▸ **SHORT EXERCISE**
Restate, exactly and only, the lines from the first through the line containing "const midribSweep = 1.6;".

▸ **DATA BLOCK**
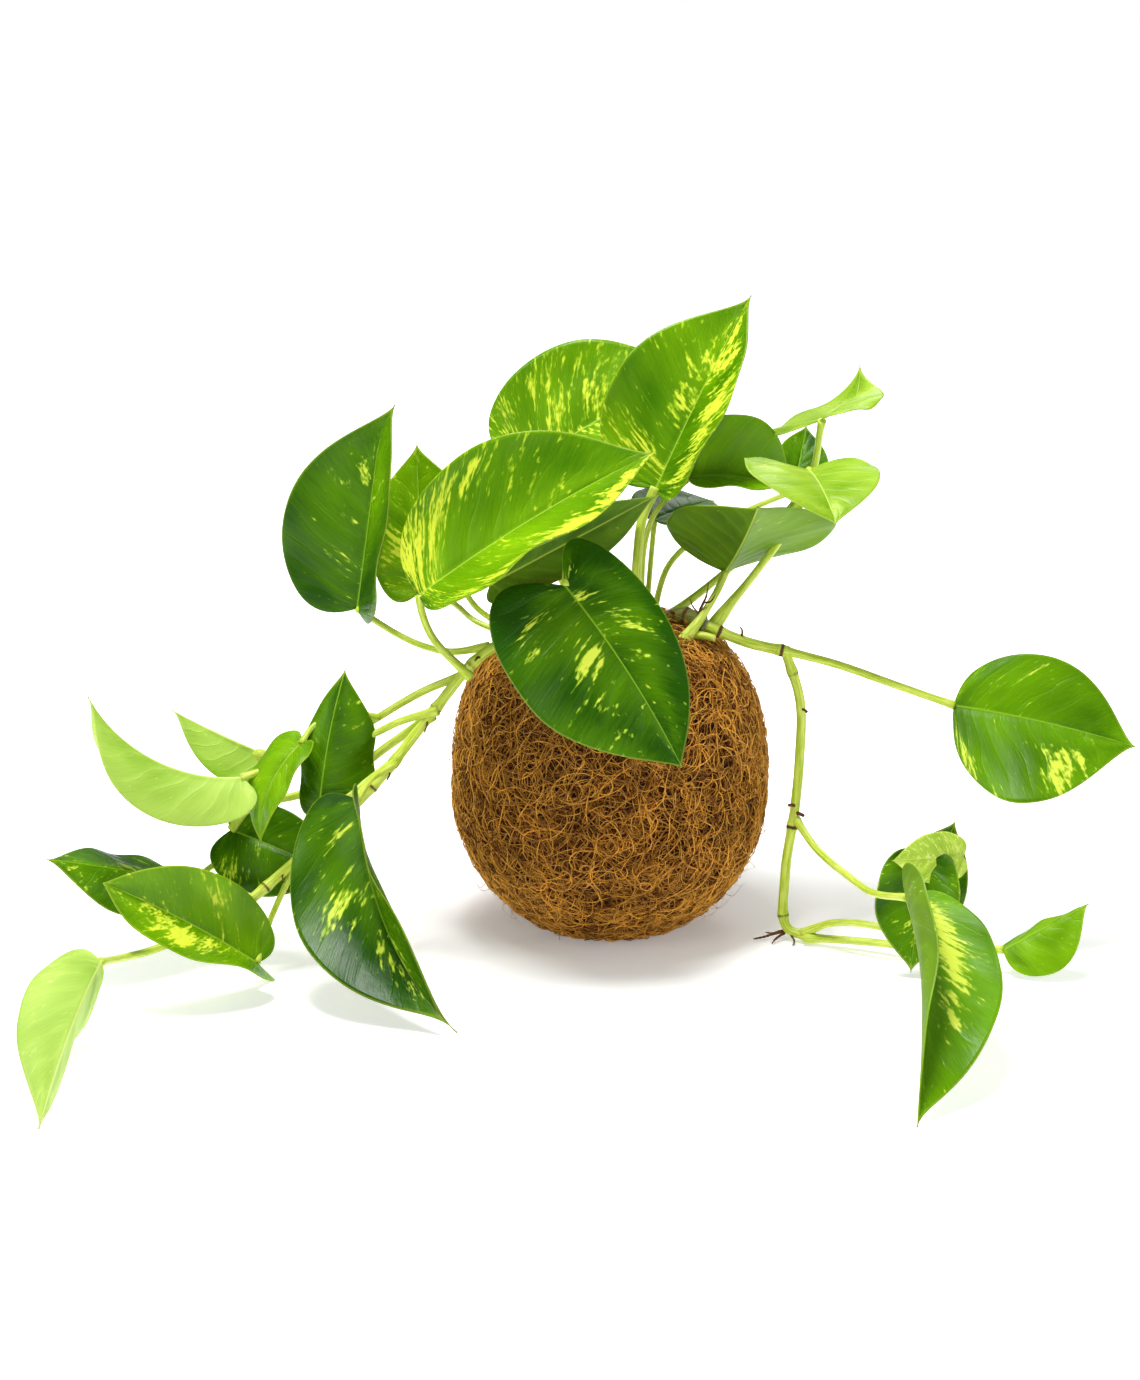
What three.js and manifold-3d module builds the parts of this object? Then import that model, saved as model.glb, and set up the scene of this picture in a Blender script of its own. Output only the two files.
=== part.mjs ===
// Pothos kokedama: a ball of soil wrapped in coir fibre, planted with a variegated
// golden pothos whose vines hang down on the left and on the right.
// Millimetres, +Z up. The origin is the middle of the flat spot that the ball stands on,
// and the front of the plant faces -Y.
import * as THREE from 'three';
import { mergeVertices } from 'three/addons/utils/BufferGeometryUtils.js';
import Module from 'manifold-3d';

const wasm = await Module();
wasm.setup();

// Driving dimensions
const gap = 0.3;               // clearance between touching pieces
const ballRadius = 70;
const footRadius = 30;         // flat spot under the ball
const shoulderHeight = 80;     // from the widest ring to where the shoulders would meet
const shoulderPower = 2.6;     // above 2 makes the shoulders fuller than a sphere's
const wrapThickness = 5;
const mouthRadius = 34;        // opening in the wrap, where the plant comes out
const soilCrown = 2;           // how far the soil domes up in the mouth
const leafThickness = 0.9;
const tipTaper = 2.5;          // how sharply a blade narrows towards its tip, unless it has its own taper
const earSweep = 1.25;         // how far the widest part of a blade sits back from its middle
const midribSweep = 1.6;       // the same for the midrib, which the side veins leave at a slant

// Steps of the curved surfaces
const leafRows = 12;           // from petiole to tip
const leafColumns = 12;        // around the thin blade
const tubeStep = 9;            // length of one straight bit of a bent stem
const vineSides = 8;
const petioleSides = 6;
const vineRadius = 2;          // stems thicker than this get the vine's sides
const ballSides = 36;
const lowerWallSteps = 6;
const upperWallSteps = 7;

const degree = Math.PI / 180;

const paints = {
  deepGreen: { color: 0x2f7d17, roughness: 0.3 },
  midGreen: { color: 0x5aa323, roughness: 0.3 },
  paleGreen: { color: 0x9fcb55, roughness: 0.45 },
  stem: { color: 0xa9c63a, roughness: 0.45 },
  rhizome: { color: 0x6f7a2c, roughness: 0.7 },
  coir: { color: 0x7a4a22, roughness: 0.95 },
  soil: { color: 0x2b1b10, roughness: 1 },
};

// Leaf blades. base is where the petiole joins. heading turns from +X towards +Y and rise is
// the midrib's slope there, in degrees; veer and droop are how far they turn by the tip.
// roll tips the face to the right-hand side as seen from the petiole, and twist adds to it by
// the tip. width, fold and curl are [left half, right half]: its breadth, its slope beside the
// midrib, and how much further it bends by the margin. lobe sets how far the ears reach back.
const blades = {
  leaf_front_cream: {
    base: [-83, -45, 162], length: 120, width: [40, 44], lobe: 0.02, paint: 'midGreen',
    heading: 4, rise: 37, droop: 12, roll: 40, fold: [18, 18], curl: [34, 34],
  },
  leaf_left_upright: {
    base: [-112, -12, 148], length: 92, width: [38, 36], lobe: 0.2, paint: 'deepGreen',
    heading: 29, rise: 81, droop: 0, roll: 21, fold: [20, 20], curl: [34, 34],
  },
  leaf_left_behind: {
    base: [-84, -4, 154], length: 66, width: [22, 28], lobe: 0.3, paint: 'midGreen',
    heading: 96, rise: 72, droop: 0, roll: -17, fold: [12, 12], curl: [10, 10],
  },
  leaf_top_back: {
    base: [-37, 40, 202], length: 90, width: [41, 38], lobe: 0.3, paint: 'midGreen',
    heading: 10, rise: 36, droop: 20, roll: 42, fold: [12, 12], curl: [10, 10],
  },
  leaf_top_cream: {
    base: [20, 0, 200], length: 94, width: [38, 28], lobe: 0.2, paint: 'midGreen',
    heading: 26, rise: 63, droop: 5, roll: 28, fold: [16, 16], curl: [32, 32],
  },
  leaf_shaded: {
    base: [-53, -10, 159], length: 84, width: [24, 13], lobe: 0.3, paint: 'deepGreen',
    heading: -2, rise: 29, droop: 0, roll: -70, fold: [15, 15], curl: [20, 20],
  },
  leaf_front_hanging: {
    base: [-20, -66, 171], length: 92, width: [27, 47], lobe: 0.55, taper: 1.7, paint: 'deepGreen',
    heading: -25, rise: -46, droop: 15, roll: 50, fold: [5, 5], curl: [10, 10],
  },
  leaf_right_bright: {
    base: [35, 8, 203], length: 53, width: [30, 27], lobe: 0.3, paint: 'midGreen',
    heading: 22, rise: 2, droop: 27, roll: 27, fold: [60, 25], curl: [31, 1],
  },
  leaf_right_twisted: {
    base: [92, 5, 229], length: 51, width: [32, 22], lobe: 0.3, paint: 'paleGreen',
    heading: 61, rise: 7, droop: 0, roll: -16, fold: [-2, 22], curl: [-4, -50],
  },
  leaf_right_saddle: {
    base: [87, -6, 209], length: 44, width: [27, 36], lobe: 0.3, paint: 'paleGreen',
    heading: -77, rise: -4, droop: 36, roll: -7, fold: [20, 6], curl: [-1, 8],
  },
  leaf_right_underside: {
    base: [51, 0, 162], length: 50, width: [50, 34], lobe: 0.3, paint: 'midGreen',
    heading: -69, rise: 39, droop: -15, roll: 2, fold: [18, 45], curl: [-23, -11],
  },
  leaf_crown_small: {
    base: [20, 25, 180], length: 45, width: [20, 20], lobe: 0.3, paint: 'deepGreen',
    heading: 51, rise: 7, droop: 10, roll: 11, fold: [10, 10], curl: [10, 10],
  },
  leaf_crown_inner: {
    base: [84, 47, 189], length: 34, width: [12, 14], lobe: 0.3, paint: 'deepGreen',
    heading: 72, rise: 51, droop: 0, roll: 29, fold: [10, 10], curl: [10, 10],
  },
  leaf_far_right: {
    base: [152, -20, 106], length: 82, width: [29, 43], lobe: -0.05, paint: 'deepGreen',
    heading: -13, rise: -5, droop: 10, roll: 56, fold: [8, 8], curl: [10, 10],
  },
  leaf_floor_back: {
    base: [136, -66, 49], length: 49, width: [20, 20], lobe: 0.3, paint: 'deepGreen',
    heading: -113, rise: -65, droop: 10, roll: -8, fold: [15, 15], curl: [20, 20],
  },
  leaf_floor_folded: {
    base: [133, -56, 13], length: 52, width: [24, 16], lobe: 0.2, paint: 'deepGreen',
    heading: 24, rise: 68, droop: 0, roll: 72, fold: [10, 10], curl: [20, 20],
  },
  leaf_floor_front: {
    base: [121, -135, 55], length: 129, width: [33, 22], lobe: 0.3, paint: 'deepGreen',
    heading: -84, rise: -15, droop: 20, veer: -18, roll: -52, fold: [25, 25], curl: [50, 50],
  },
  leaf_floor_speckled: {
    base: [170, -75, 11], length: 42, width: [9, 20], lobe: 0.1, paint: 'midGreen',
    heading: 0, rise: 30, droop: 0, roll: 49, fold: [-55, 0], curl: [0, -10],
  },
  leaf_left_pale: {
    base: [-160, -62, 85], length: 80, width: [42, 24], lobe: 0.3, taper: 3.2, paint: 'paleGreen',
    heading: 190, rise: -2, droop: -67, roll: 149, fold: [63, 10], curl: [-8, 37],
  },
  leaf_left_pale_back: {
    base: [-144, -27, 82], length: 55, width: [14, 18], lobe: 0.3, paint: 'paleGreen',
    heading: -174, rise: 22, droop: -10, roll: 131, fold: [70, 10], curl: [20, 20],
  },
  leaf_left_arched: {
    base: [-126, -68, 74], length: 61, width: [12, 27], lobe: 0.3, paint: 'deepGreen',
    heading: 66, rise: 76, droop: 20, veer: -3, roll: 36, fold: [-32, -12], curl: [-9, -35],
  },
  leaf_left_drooping: {
    base: [-134, -60, 100], length: 49, width: [11, 14], lobe: 0.3, paint: 'midGreen',
    heading: -148, rise: -33, droop: 62, roll: -9, fold: [8, 9], curl: [-25, -10],
  },
  leaf_left_shadow: {
    base: [-167, -45, 56], length: 54, width: [17, 26], lobe: 0.3, paint: 'deepGreen',
    heading: -17, rise: -14, droop: 10, roll: 51, fold: [8, 8], curl: [10, 10],
  },
  leaf_left_low: {
    base: [-184, -66, 38], length: 67, width: [22, 24], lobe: 0.3, paint: 'deepGreen',
    heading: -152, rise: 23, droop: 10, roll: -60, fold: [5, -55], curl: [0, 0],
  },
  leaf_left_spread: {
    base: [-152, -95, 12], length: 80, width: [25, 25], lobe: 0.3, taper: 1.4, paint: 'midGreen',
    heading: -157, rise: 39, droop: 10, roll: -30, twist: -45, fold: [15, 15], curl: [32, 32],
  },
  leaf_left_tip: {
    base: [-210, -155, 34], length: 109, width: [22, 24], lobe: 0.2, paint: 'paleGreen',
    heading: -96, rise: -4, droop: 25, roll: 121, fold: [30, 30], curl: [30, 30],
  },
  leaf_left_long: {
    base: [-109, -81, 81], length: 120, width: [23, 36], lobe: 0.2, taper: 5, paint: 'deepGreen',
    heading: -77, rise: -60, droop: -38, veer: 32, roll: 65, fold: [25, 25], curl: [36, 36],
  },
};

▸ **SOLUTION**
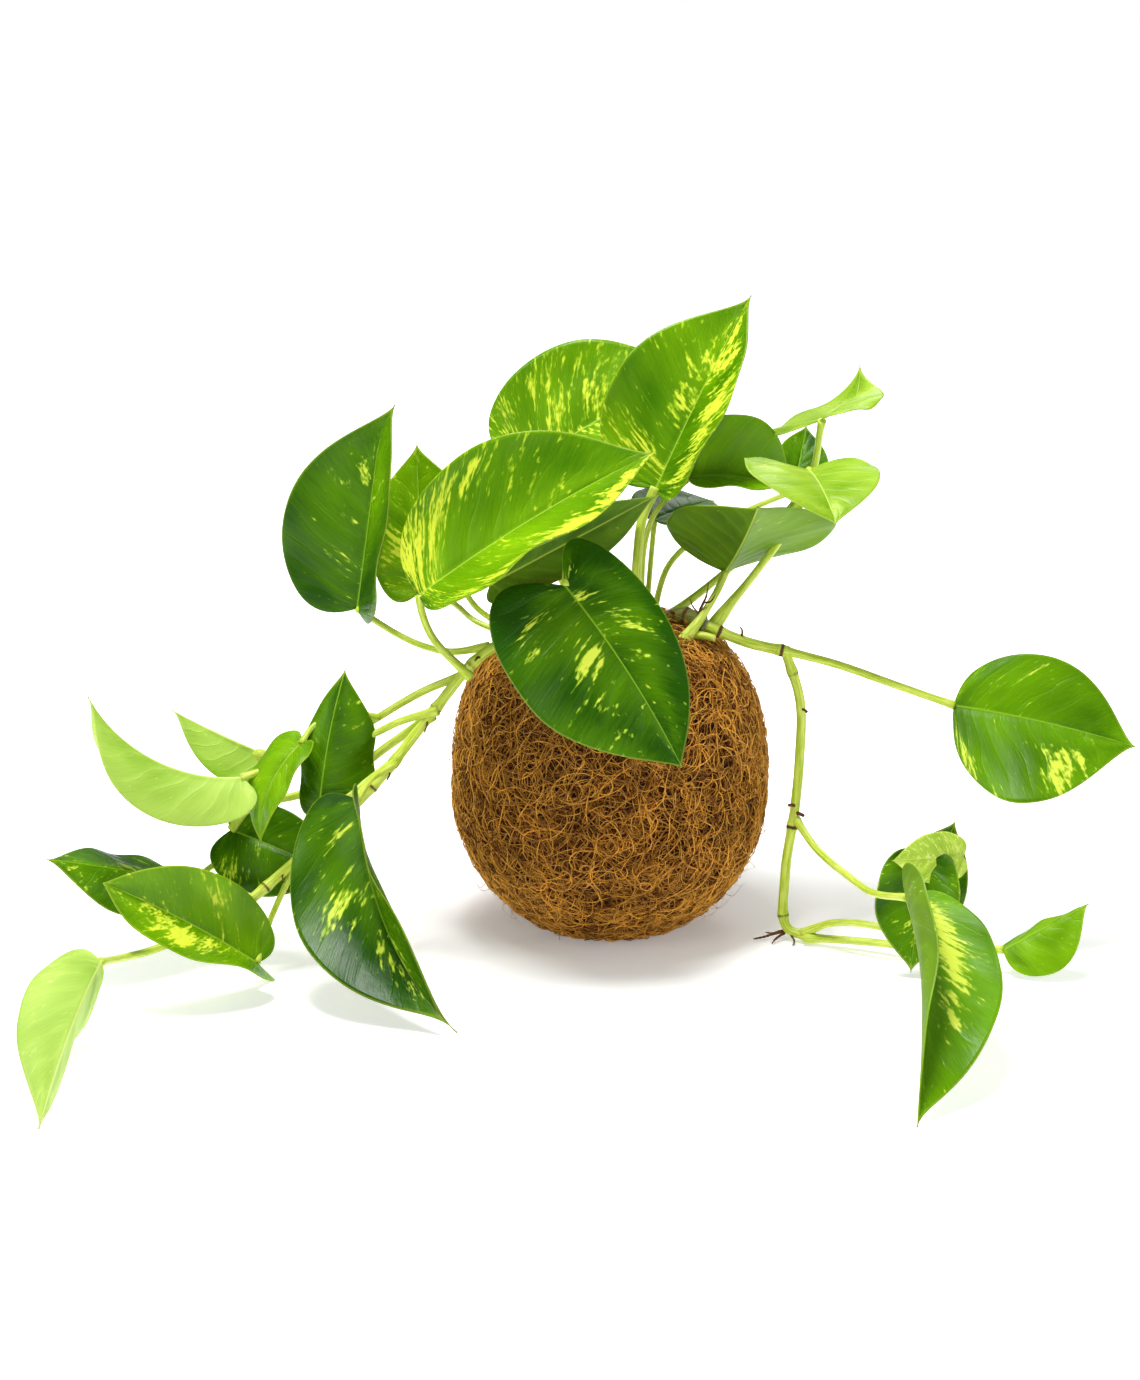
What three.js and manifold-3d module builds the parts of this object? Then import that model, saved as model.glb, and set up the scene of this picture in a Blender script of its own. Output only the two files.
=== part.mjs ===
// Pothos kokedama: a ball of soil wrapped in coir fibre, planted with a variegated
// golden pothos whose vines hang down on the left and on the right.
// Millimetres, +Z up. The origin is the middle of the flat spot that the ball stands on,
// and the front of the plant faces -Y.
import * as THREE from 'three';
import { mergeVertices } from 'three/addons/utils/BufferGeometryUtils.js';
import Module from 'manifold-3d';

const wasm = await Module();
wasm.setup();

// Driving dimensions
const gap = 0.3;               // clearance between touching pieces
const ballRadius = 70;
const footRadius = 30;         // flat spot under the ball
const shoulderHeight = 80;     // from the widest ring to where the shoulders would meet
const shoulderPower = 2.6;     // above 2 makes the shoulders fuller than a sphere's
const wrapThickness = 5;
const mouthRadius = 34;        // opening in the wrap, where the plant comes out
const soilCrown = 2;           // how far the soil domes up in the mouth
const leafThickness = 0.9;
const tipTaper = 2.5;          // how sharply a blade narrows towards its tip, unless it has its own taper
const earSweep = 1.25;         // how far the widest part of a blade sits back from its middle
const midribSweep = 1.6;       // the same for the midrib, which the side veins leave at a slant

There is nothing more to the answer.